Legally, prices can be displayed in either just local currency or in both local currency and US dollars, with the interbank exchange rate plus 10 percent being the only lawful exchange rate allowed.
Customers can offer any currency, again with the same legal exchange rate.
The Government’s clarification of the law follows incorrect interpretations by some traders that they are allowed to charge only in foreign currency since they import their products and do not benefit from the Reserve Bank of Zimbabwe auction system.
Fielding questions from the media after the weekly Cabinet meeting in Harare last night, Finance and Economic Development Minister Professor Mthuli Ncube clarified the position and law in terms of pricing.
“Some retailers are putting up stickers to say this or that product can only be bought in US dollars. I want to make it clear and categorical that is totally unacceptable. As a Government we will not allow that.
“We will withdraw licences, and will withdraw the duty rebate licences for companies that have been doing this,” said Minister Ncube.
“They are breaking the law. The law says the citizens or anyone approaching the shops should offer the currency of their choice.
“We cannot tolerate this kind of nonsense, absolutely not. They are breaking the law.”
The Government has issued duty-free certificates for businesses to allow them smooth importation of raw materials, and Minister Ncube explained that no one should charge consumers with a single currency since they are benefiting from the Government’s benevolence.
Meanwhile, the Government is implementing measures to ensure that there are no food shortages in the country.
Speaking after yesterday’s Cabinet meeting, Information, Publicity and Broadcasting Services Minister, Monica Mutsvangwa, said:
“The importation of mealie-meal will continue in order to ensure that consumers are cushioned from any market distortions which may occur.
“Government calls upon farmers to desist from side-marketing their grain. So far 392 tonnes have been confiscated by the GMB for side marketing in terms of Statutory Instrument 145 of 2019.
“Wheat stocks stand at 54 268 tonnes, which are sufficient to meet local requirements.”
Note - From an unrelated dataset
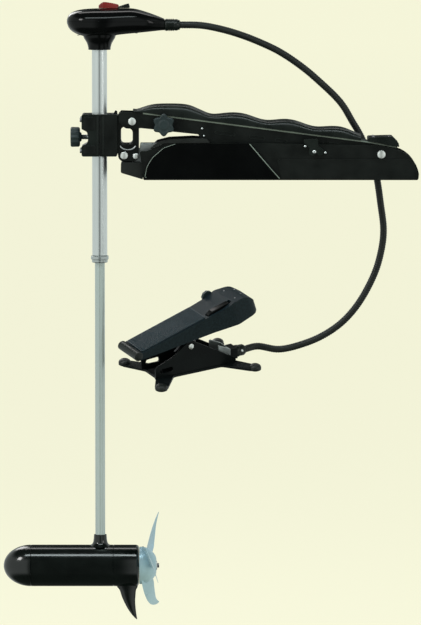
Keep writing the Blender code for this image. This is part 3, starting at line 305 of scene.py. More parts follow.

Minister Mutsvangwa said Cabinet considered and approved the compensation framework for those who in 2009 were insurance policy holders and pension scheme members, along with supplementary compensation by Government.
She said with the advent of dollarisation in 2009, there was public outcry over loss of value by insurance policy holders and pension fund members.
Public complaints pointed to lack of transparency in the manner in which their long-term contracts were converted from Zimbabwe dollars to US dollars in 2009.
In response to the public complaints, Government commissioned the Justice Smith Commission of Inquiry in 2015, which culminated in a detailed report which was submitted in 2017 and adopted by Cabinet in 2018.
Minister Mutsvangwa said in September 2018, te Government mandated the Insurance and Pensions Commission to implement the recommendations of the Justice Smith Inquiry.
“The compensation framework outlines the processes required to achieve an objective and transparent compensation exercise.
“This ensures that prejudiced members of insurance policies and pension funds get reasonable benefits, while simultaneously maintaining stability and confidence in the industry,” said Minister Mutsvangwa.
“In recognising the prejudice suffered by pensioners and policy holders, Cabinet has approved that Government contributes US$175 million towards the pre-2009 compensation to partly cover for the loss of value suffered.
“This will also bring closure to this long outstanding matter.”
Cabinet further highlighted that draft regulations to bring legal force to the compensation framework are now in place.
Minister Mutsvangwa said the insurance industry was extensively engaged by the Insurance and Pensions Commission regarding the compensation framework in general and the sources of funding in particular.